Или лечь рядом с этой
могилою
И забыть совсем
обо всем!
А посыпать эту могилу
песочком
И сажать в эту землю
цветочки,
А потом идти в кино
или в гости
С чувством выполненного долга —
ужасно!
Неприемлемо
Для меня!
Из моей записной книжки. 1981 г.
Утром первого марта Олег встал, как всегда, не рано и не торопясь. И вот тогда у меня с ним был коротенький диалог. Он лежал на раскладушке, а я подсела к нему и, боясь, что с его стороны последуют какие-нибудь резкости, сказала такую фразу:
— Олежечка, ты… небось там… на свободе…
Имея в виду, что он в Киеве сорвется на спиртном. Пожалуй, первый раз у нас был разговор на такую тему, когда он не рассердился, не огорчился, а улыбнулся и, положив свою руку на мою, ответил:
— Ты не беспокойся… Сорвусь — зашьюсь. Все будет в порядке. Все нормально…
Потом мы все вместе пообедали, и они с Лизой часа в четыре, по-моему, ушли на электричку. Я их не провожала. Позднее Лиза мне рассказывала, что когда Олег вечером уезжал на вокзал, он даже не дал ей выйти к лифту. Он не любил проводы так же сильно, как любил, когда его встречают. И Лиза говорила:
— Я его поцеловала у двери, и он пошел к лифту. Вот и все…
А когда он уезжал из Монина, то я хотела его чмокнуть на дорожку, но потом вспомнила, что у меня насморк, и не стала:
— Боюсь тебя заразить и поэтому целовать не буду.
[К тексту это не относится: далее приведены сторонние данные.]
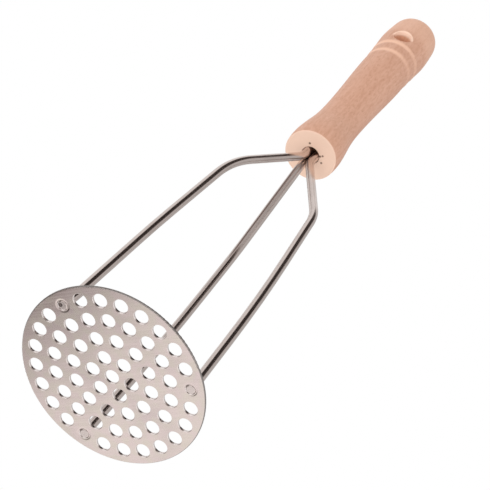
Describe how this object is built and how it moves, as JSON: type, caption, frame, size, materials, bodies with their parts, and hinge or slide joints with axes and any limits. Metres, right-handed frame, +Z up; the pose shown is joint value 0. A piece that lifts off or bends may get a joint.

Он на это ничего не сказал, а я потом эту минуту долго вспоминала. В общем, он был очень спокоен. Я бы даже сказала, на редкость лиричен и умиротворен. Поэтому я осталась на даче одна в хорошем настроении и провела вечер спокойно: почитала, посмотрела телевизор и легла спать. Ничто не огорчало меня и не беспокоило. Так же я провела и весь понедельник — второе марта. Очутилась я в Монине, потому что Лиза уехала с Олегом в Москву, а я осталась там на два дня, чтобы приготовить обед и быть в доме. Олег должен был вернуться из Киева четвертого и сразу же поехать с Лизой в Монино, поэтому в понедельник я ходила в магазин и покупала продукты, запасаясь на среду. Вот так у меня прошло второе марта.